Open communication between government and the public is achieved through many means. Rules about public notice, agendas, and minutes are not procedural boxes to be checked. They are essential elements to insure the public is aware of what government is doing and have ample time to engage in the process if they so choose. Work and family commitments often limit how a voter may be able to physically participate in a public meeting. In such cases, detailed agendas published with adequate notice and comprehensive minutes of official actions are critical.
Nebraska’s Open Meeting Act is to be interpreted in favor of openness to the public. Making difficult and potentially unpopular decisions are not easy as an elected official. However, the more controversial a policy, the greater the need for an open dialogue between public officials and citizens. Public trust is not doing only what is popular or not upsetting people. Open communication and meetings allow even those who disagree to have a voice in the process and make decisions from a common set of facts.

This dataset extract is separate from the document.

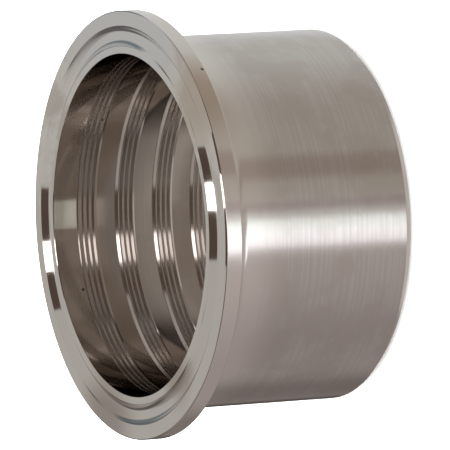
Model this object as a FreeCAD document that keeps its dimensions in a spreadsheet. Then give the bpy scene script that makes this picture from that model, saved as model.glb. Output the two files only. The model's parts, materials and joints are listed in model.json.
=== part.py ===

Citizen apathy undermines the effectiveness of representative government. All too often I hear from local elected officials who tell me nobody attends their meetings or asks questions about their decisions. Our civic duty does not end at casting our ballot. It extends to a responsibility to remain engaged in the public process, even when it becomes routine and mundane.
On the other hand, when a controversial issue emerges–like wind farm developments, nursing home closures, or bond issues–hearing rooms are suddenly packed with vocal constituents. While public disagreements can challenge a community, citizens engaging in the policy process is a good thing. When the public cares enough to engage, they are taking ownership of their community. Better public policy will result.